Why not test the factorization program against some known factorizations?

If you're explicitly interested in composite numbers that are the product of
two 15-digit primes, then why not find some 15-digit primes, and multiply them
together?  I'm sure you can find several amoung the various factorizations in
the text Stan mentioned.  Also, there are some algorithms for finding primes
that are slightly larger than some given N (these are used by some public-key
encryption schemes that sound suspiciously similar to what you're requesting).

					- Gilbert
81.4AURORA::HALLYBWed Jun 20 1984 16:4513
The suggestions are good valid suggestions that don't solve the problem.
I guess I'm not making my point clear enough.  Let me try this:  The end
goal here is to "tweak" the program to perform well.  In order to make a
fair test I need some test data.  If I generate the test data by any of the
suggested methods then my tweaking is subject to the criticism that it's
only good for finding factors that have the same structure as the test data.
Kind of like tuning a VMS system to run realtime data collection, and expecting
the same system to run DBMS-32 optimally.

What I believe is needed is some kind of tabular data where the factors have no
intrinsic structure -- they didn't come out of an algorithmic process that
generated them; they are "random" factors, subject only to the constraint that
they be sufficiently large primes.  (I DO want to tune away from direct search).
81.5RANI::LEICHTERJSat Jun 23 1984 03:094
There is a recent algorithm that will generate random numbers with known
factorizations and a uniform distribution.  Would this help? - I can get
you a reference.  (It's still not clear exactly what you are after.)
						-- Jerry
81.6AURORA::HALLYBSat Jun 23 1984 20:2152
OK, if this doesn't make sense let's all drop the subject.
I intend to obtain the following tables for various values of k and t: 

	Table 47.  Average time (sec) to factor using k=3, t=7
Number  |
of	|    Size (decimal digits) of number to be factored 
factors |	  16	  20	  ...	 40 (say)
--------+--------------------------------------------------
2	|	   8.4	  23	  ...	3982		I'll also have
3	|	   4.5	  17	  ...	1762		the standard
4	|	   2.0	   9	  ...	 341		deviations.

The table entries are currently keyboard fantasies.  I don't know if I need
to go out to 40 digits or more or less.  I think the lower bound will be 16
or 20, based upon observed speeds.  From a whole series of tables of this form
I intend to deduce optimum k and t values, if they exist, for the algorithm to
use.  My current conjecture is that the optimum value of `t' will depend on the
size of the number, but that `k' won't.  Since nobody really knows the story
here (how to select k,t), I propose to empirically determine what works well,
with what reliability.

So to fill in these entries I need some "good" numbers to factor.  I keep trying
to say that I don't want algorithmically-generated "good" numbers because I want
to end up with results that are "independent" -- they don't depend on the struc-
ture of the factors.  Another restriction is that the factors have to be reason-
ably large.  To split a 24-digit number into primes 11 * 12345678901234567890123
(pretend the latter number is prime) is not terribly enlightening and doesn't
really reveal a lot about the algorithm.  So a further restriction on "goodness"
is that the factors be fairly large.  To be "good", a number N with K factors
has to have all factors larger than the (K+1)st root of N.  Rather an arbitrary
definiton at this point, but it keeps the riffraff out.
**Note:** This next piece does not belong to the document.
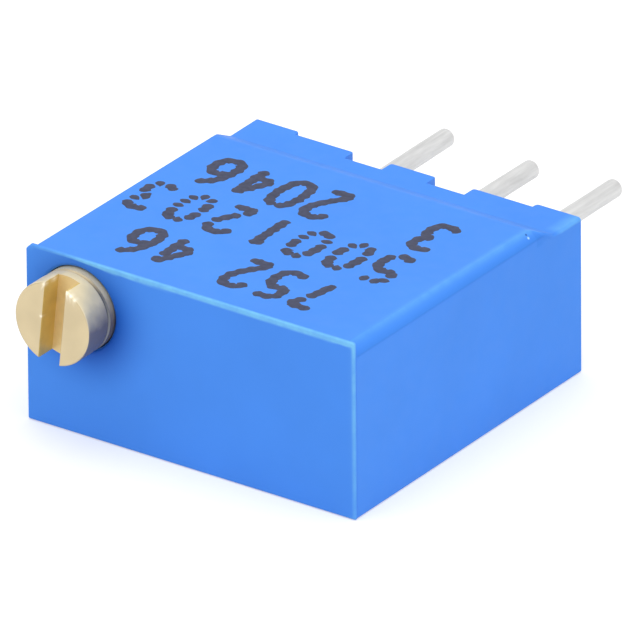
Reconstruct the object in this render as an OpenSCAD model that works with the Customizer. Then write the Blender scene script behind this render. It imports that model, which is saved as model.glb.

Once I'm able to determine optimum (k,t) values the next step would be to code
up the algorithm to use those values.  But even more interesting is the ability
to (perhaps) be able to project factoring time for the algorithm so that we can
dynamically decide when factoring is computationally infeasible.   (Example:  it
may be that we can determine in O(days) that N probably has only two factors
but finding them may take O(years).  This would be statistically deducible based
upon table entries given mean,std_dev, and a favorable distribution.  It would
not be a certainty, but if you've got to factor 100 numbers this approach could
help decide which to go for.

There is also the possibility to compare this algorithm with others, such as
Pollard's Rho-method (which I also have coded) and others yet to appear in
print.  Once there's a solid data base it's pretty easy to make reliable
statements about which method is superior to others.  Then we can talk about
parallel-processor versions of algorithms... 

But the whole key to this is having a list of "good" numbers to factor.  I can
afford to be so picky about good numbers because they're easily generated in a
matter of CPU-months, and I'm currently doing that.  I was hoping to find a
"standard test case", though, rather than having to generate one myself.